While the scenarios advanced by Sgrena and Scolari may or may not be correct, it certainly cannot be ruled out that the US military would deliberately target the journalist. She had, after all, a record of opposition to the US invasion and subsequent occupation. Sgrena, who has specialised in covering the Middle East and North Africa, has written a number of articles for Il Manifesto on the appalling social conditions in Iraq and on the torture of prisoners in the notorious Abu Ghraib jail.
Sgrena was abducted on February 4 after interviewing refugees from Fallujah at a mosque in the grounds of Baghdad University. Two weeks later, her captors released a video showing her in tears pleading for her life and calling for the withdrawal of Italian and foreign troops from Iraq. The video provoked a march by tens of thousands in Rome and an ongoing campaign in Italy for Sgrena’s release.
Last Friday’s shooting would not be the first time that journalists, especially those critical of the war in Iraq, have been targetted by US military. Tarek Ayyoub, a correspondent for Al Jazeera, was killed in April 2003 when US warplanes bombed the network’s offices in Baghdad. In March 2004, two journalists with the Al Arabiya station were shot dead by US troops while covering a rocket attack on a Baghdad hotel. These murders give the lie to the suggestion that the US military is overly concerned about the political fall-out from its methods.
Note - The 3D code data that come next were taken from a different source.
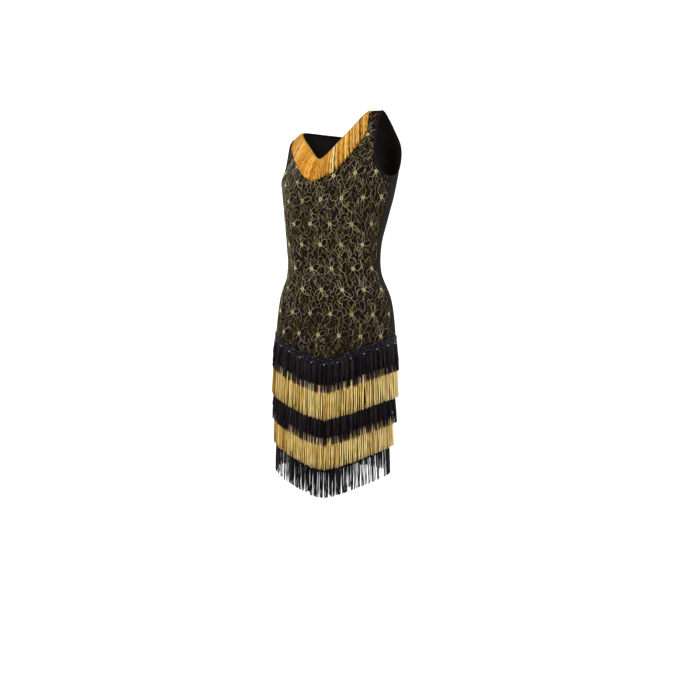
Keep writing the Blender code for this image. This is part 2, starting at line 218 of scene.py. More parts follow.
def cloth(angle, row, out=0.0):
    """Points of the cloth: the form, pressed in by the creases and moved outwards."""
    lift = np.asarray(out, float) - crease(angle, row)
    return shape(angle, row) + outward(angle, row) * lift[..., None]


print("creases:", len(CREASES), "deepest", CREASES[:, 4].max() * 1000, "mm")

# %% [markdown]
# ## Meshes from arrays
# Blender can build a mesh from Python lists, but lists of a hundred thousand points are slow.
# The arrays go in with foreach_set instead: one flat array of coordinates, one of corner
# indexes, and one that says where each face starts.


# %% A mesh from arrays
def add_mesh(name, points, faces, tone=None, uv=None, smooth=True):
    """A mesh object at the origin. faces is a list of index arrays, each [count, corners]; tone
    is one number a point for the material, and uv one pair a point, in metres."""
    mesh = bpy.data.meshes.new(name)
    points = np.ascontiguousarray(points, np.float32).reshape(-1, 3)
    corners = np.concatenate([f.ravel() for f in faces]).astype(np.int32)
    sizes = np.concatenate([np.full(len(f), f.shape[1]) for f in faces])
    starts = np.concatenate([[0], np.cumsum(sizes)[:-1]]).astype(np.int32)
    mesh.vertices.add(len(points))
    mesh.vertices.foreach_set("co", points.ravel())
    mesh.loops.add(len(corners))
    mesh.loops.foreach_set("vertex_index", corners)
    mesh.polygons.add(len(sizes))
    mesh.polygons.foreach_set("loop_start", starts)
    if tone is not None:
        mesh.attributes.new("tone", 'FLOAT', 'POINT').data.foreach_set(
            "value", np.ascontiguousarray(tone, np.float32).ravel())
    if uv is not None:
        flat = np.ascontiguousarray(uv, np.float32).reshape(-1, 2)
        mesh.uv_layers.new(name="cloth").data.foreach_set("uv", flat[corners].ravel())
    mesh.polygons.foreach_set("use_smooth", np.full(len(sizes), smooth))
    mesh.update(calc_edges=True)
    mesh.validate()
    made = bpy.data.objects.new(name, mesh)
    bpy.context.scene.collection.objects.link(made)
    return made


def dress(piece, material, slot, *nodes):
    """Give a piece its material and let it stand for the solids it is made for; slot isn't used.
    """
    piece.data.materials.append(material)
    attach(piece, BODY)
    if nodes:
        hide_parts(*nodes)
    triangles = sum(len(p.vertices) - 2 for p in piece.data.polygons)
    print(f"{piece.name}: {triangles} triangles")
    return piece


def grid_faces(rows, columns, first=0):
    """Quads of a grid whose points are numbered along each row."""
    i, j = np.meshgrid(np.arange(rows - 1), np.arange(columns - 1), indexing="ij")
    a = (first + i * columns + j).ravel()
    return np.stack([a, a + 1, a + 1 + columns, a + columns], 1)


def tubes(paths, radius, normal, sides=3, squash=1.0, twist=0.0):
    """Closed tubes round many paths at once. paths is [tubes, points, 3]; each ring is
    p + r (cos q side + sin q up), with side and up square to the path, and up close to normal.
    Returns the points and the faces."""
    count, length, _ = paths.shape
    radius = np.broadcast_to(radius, paths.shape[:2])
    ahead = unit(np.gradient(paths, axis=1))
    side = unit(np.cross(ahead, normal))
    up = unit(np.cross(side, ahead))
    q = np.arange(sides) * 2 * math.pi / sides + math.pi / 2
    q = q[None, None, :] + np.broadcast_to(twist, (count,))[:, None, None]
    ring = (np.cos(q)[..., None] * side[:, :, None] + squash * np.sin(q)[..., None]
            * up[:, :, None]) * radius[:, :, None, None]
    points = paths[:, :, None] + ring
    base = (np.arange(count) * length * sides)[:, None, None]
    i = np.arange(length - 1)[None, :, None] * sides
    k = np.arange(sides)[None, None, :]
    m = (k + 1) % sides
    quads = np.stack([base + i + k, base + i + m, base + i + sides + m, base + i + sides + k], -1)
    start = base[:, :, 0] + np.arange(sides)
    end = start[:, ::-1] + (length - 1) * sides
    return points.reshape(-1, 3), [quads.reshape(-1, 4)[:, ::-1], start, end]


SEED = 1926                   # one fixed seed, so that every run makes the same dress
rng = np.random.default_rng(SEED)

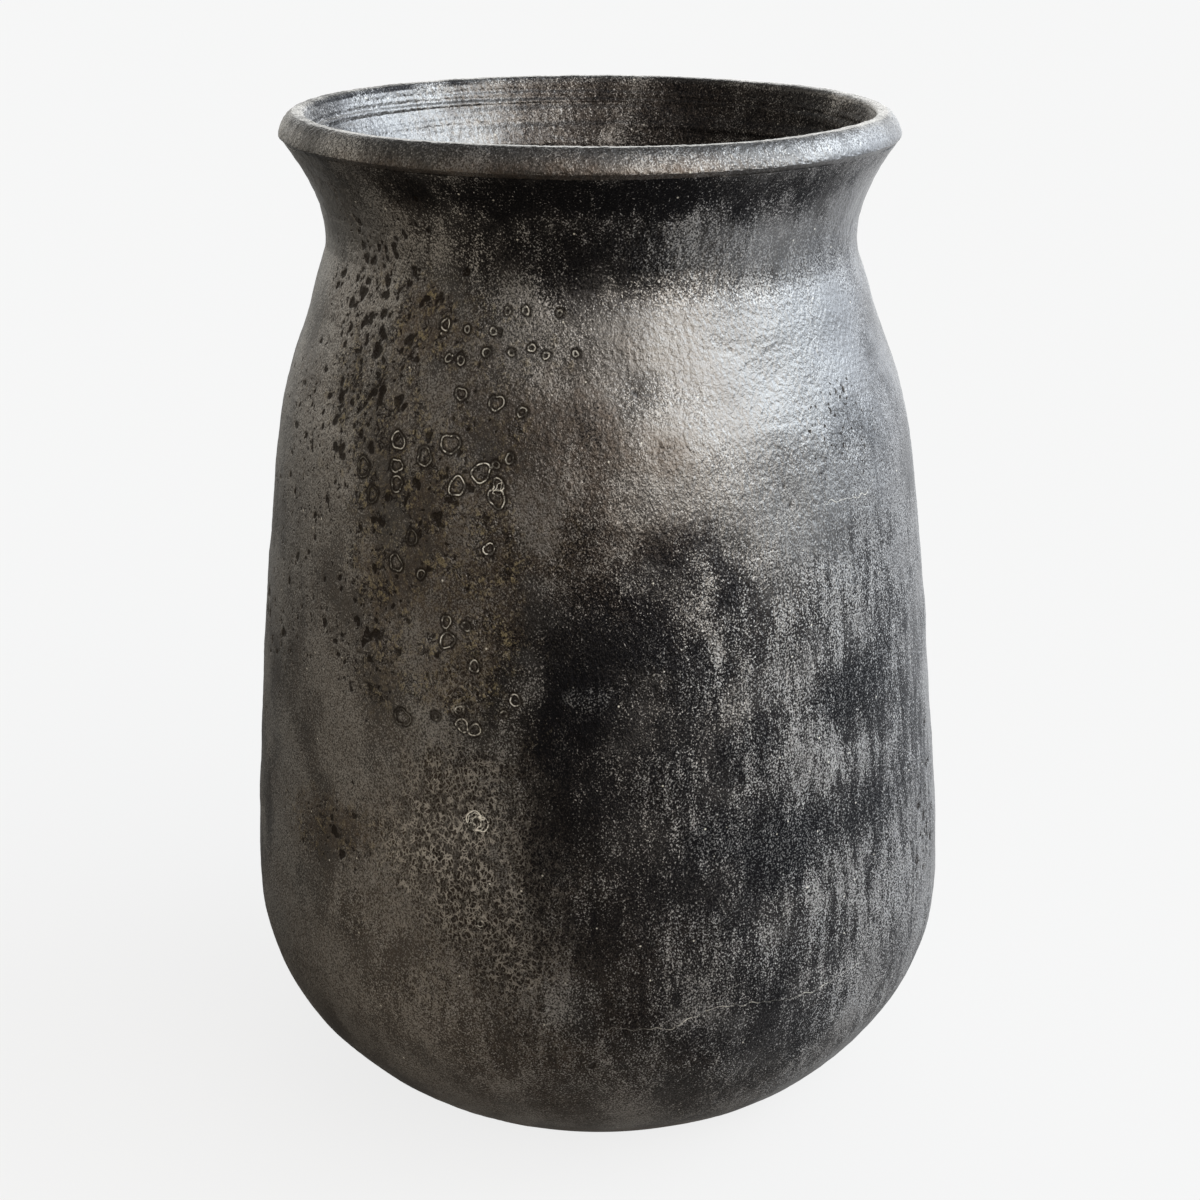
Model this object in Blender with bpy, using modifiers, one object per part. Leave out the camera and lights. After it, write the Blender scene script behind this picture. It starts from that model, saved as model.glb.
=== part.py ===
"""A barro negro storage jar, as the rings of black clay that a potter lutes together.

The jar is built from the foot up: a slab for the base, a heel bowl, four wall courses, a
flared neck collar and a rolled rim. Each course is a turned ring whose lower edge is scarfed
over the course below it, and a hair of slip is left between the two. Metres, +Z up, with the
origin under the middle of the jar, on the surface that it stands on.
"""

import math

import bpy

# Driving dimensions of the whole jar
HEIGHT = 0.500              # surface to the crest of the rim
BELLY_RADIUS = 0.1816       # widest part of the body
BELLY_HEIGHT = 0.0994       # height of that widest part
HEEL_HALF_HEIGHT = 0.1316   # the heel is an ellipse as wide as the belly, cut off by the foot
LEAN = -0.009               # sideways drift of the handmade axis, per metre of height

# Stations of the outer line above the belly: (height, radius)
MID_BODY = (0.2044, 0.1746)
UPPER_BODY = (0.2939, 0.1658)
SHOULDER = (0.3639, 0.1548)
NECK_ROOT = (0.4105, 0.1388)
NECK_WAIST = (0.4416, 0.1309)
MOUTH_EDGE = (0.4883, 0.1502)
MOUTH_FLARE = 0.75          # radius gained per height at the mouth edge

# Walls: thicker at the foot than at the mouth
FOOT_WALL = 0.0130
MOUTH_WALL = 0.0115

# Rolled rim
RIM_RADIUS = 0.1512         # outermost edge of the roll
RIM_UNDERSIDE = 0.4866      # where the roll overhangs the neck
RIM_CREST_RADIUS = 0.1440
RIM_INNER_RADIUS = 0.1384
RIM_INNER_HEIGHT = 0.4982
RIM_EDGE_ROUND = 0.0014     # how far the outer edge rounds under

# Heights of the luted seams, as (on the outer face, on the inner face)
FOOT_SEAM = (0.0090, 0.0035)
BELLY_SEAM = (0.0975, 0.1045)
LOWER_SEAM = (0.1760, 0.1830)
MIDDLE_SEAM = (0.2560, 0.2630)
UPPER_SEAM = (0.3360, 0.3430)
NECK_SEAM = (0.4330, 0.4390)
RIM_SEAM = (RIM_UNDERSIDE, 0.4800)
SLIP_GAP = 0.0004           # height of the slip left in a seam

TURN_STEPS = 60
EDGE_BEVEL = 0.0005
SMOOTH_ANGLE = math.radians(35)


def body_slopes():
    """Stations above the belly, with the slope of the outer line at each of them."""
    belly = (BELLY_HEIGHT, BELLY_RADIUS)
    stations = [belly, MID_BODY, UPPER_BODY, SHOULDER, NECK_ROOT, NECK_WAIST, MOUTH_EDGE]
    slopes = [0.0]
    for (z0, r0), (z1, r1), (z2, r2) in zip(stations, stations[1:], stations[2:]):
        below, above = z1 - z0, z2 - z1
        slopes.append(((r1 - r0) / below * above + (r2 - r1) / above * below) / (below + above))
    slopes.append(MOUTH_FLARE)
    return stations, slopes


STATIONS, SLOPES = body_slopes()


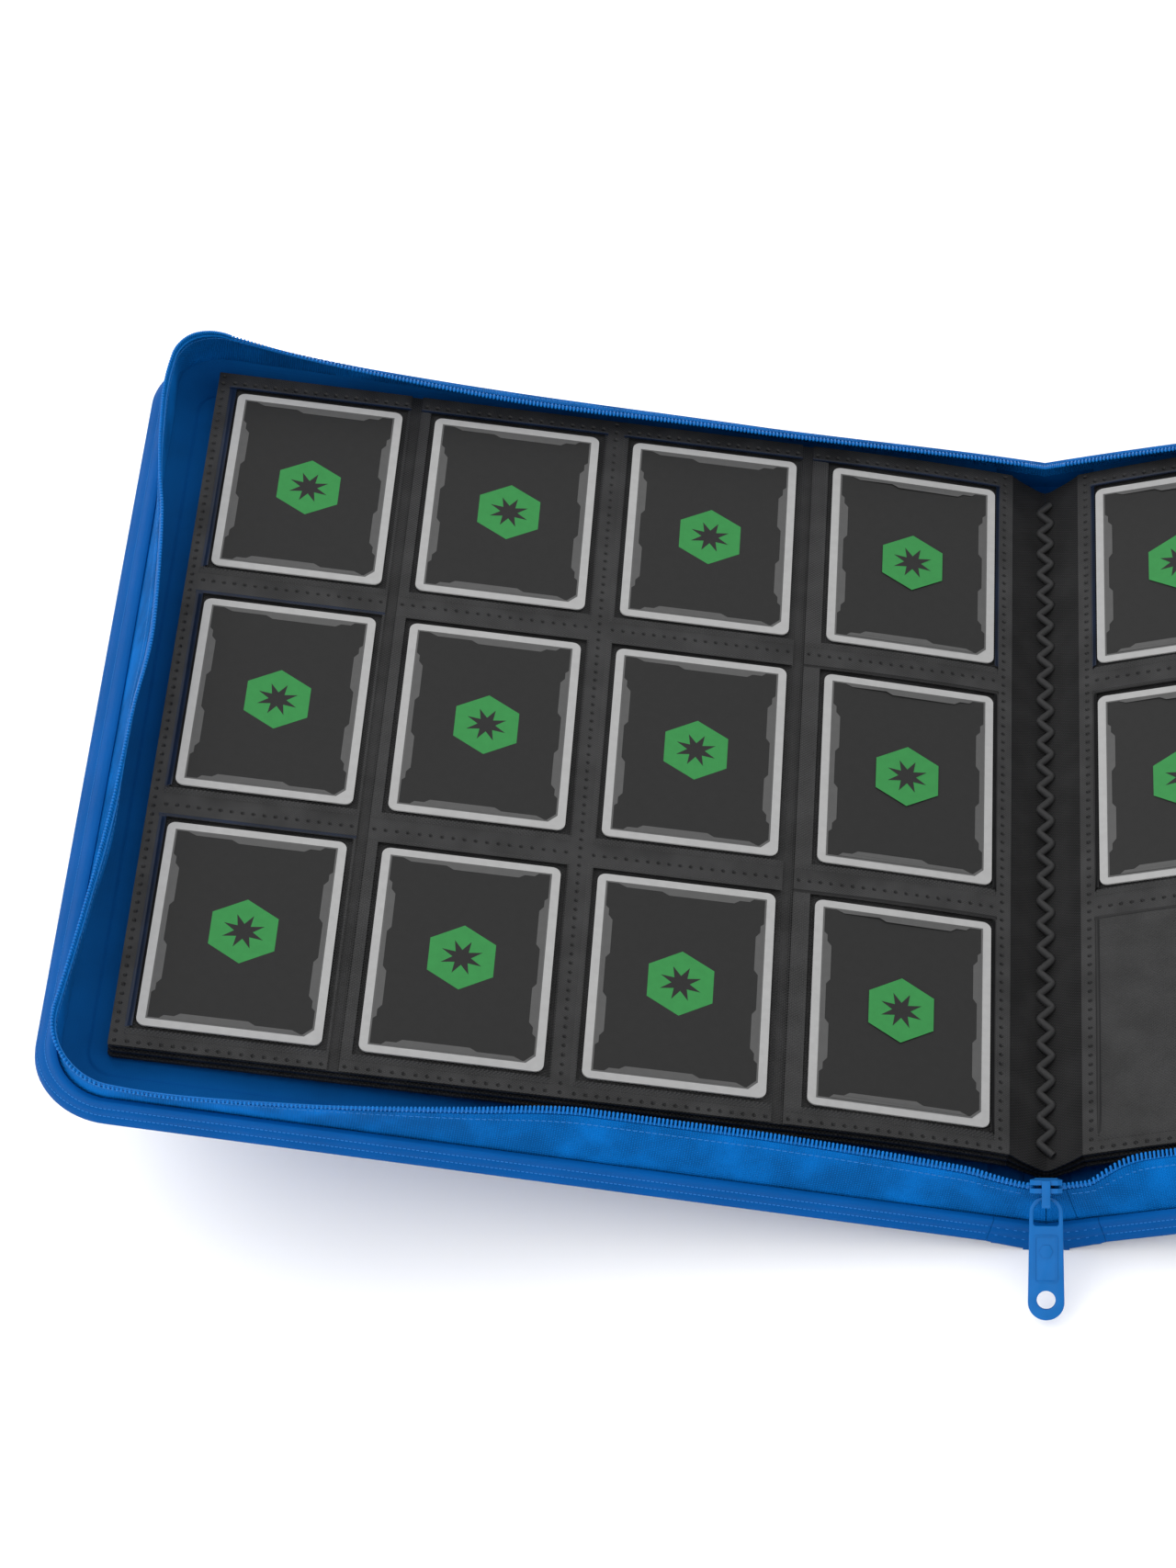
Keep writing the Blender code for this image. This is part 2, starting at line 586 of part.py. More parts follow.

The attack on Sgrena’s car and the death of Nicola Calipari have already provoked outrage in Italy. Thousands of Italians have paid tribute to Calipari’s valour and a state funeral will be held for him today. Last weekend, a protest in Rome condemned the shooting and demanded the withdrawal of Italian troops from Iraq. The incident threatens to further undermine the Bush administration’s so-called coalition of the willing, following the pullout of other contingents of European troops.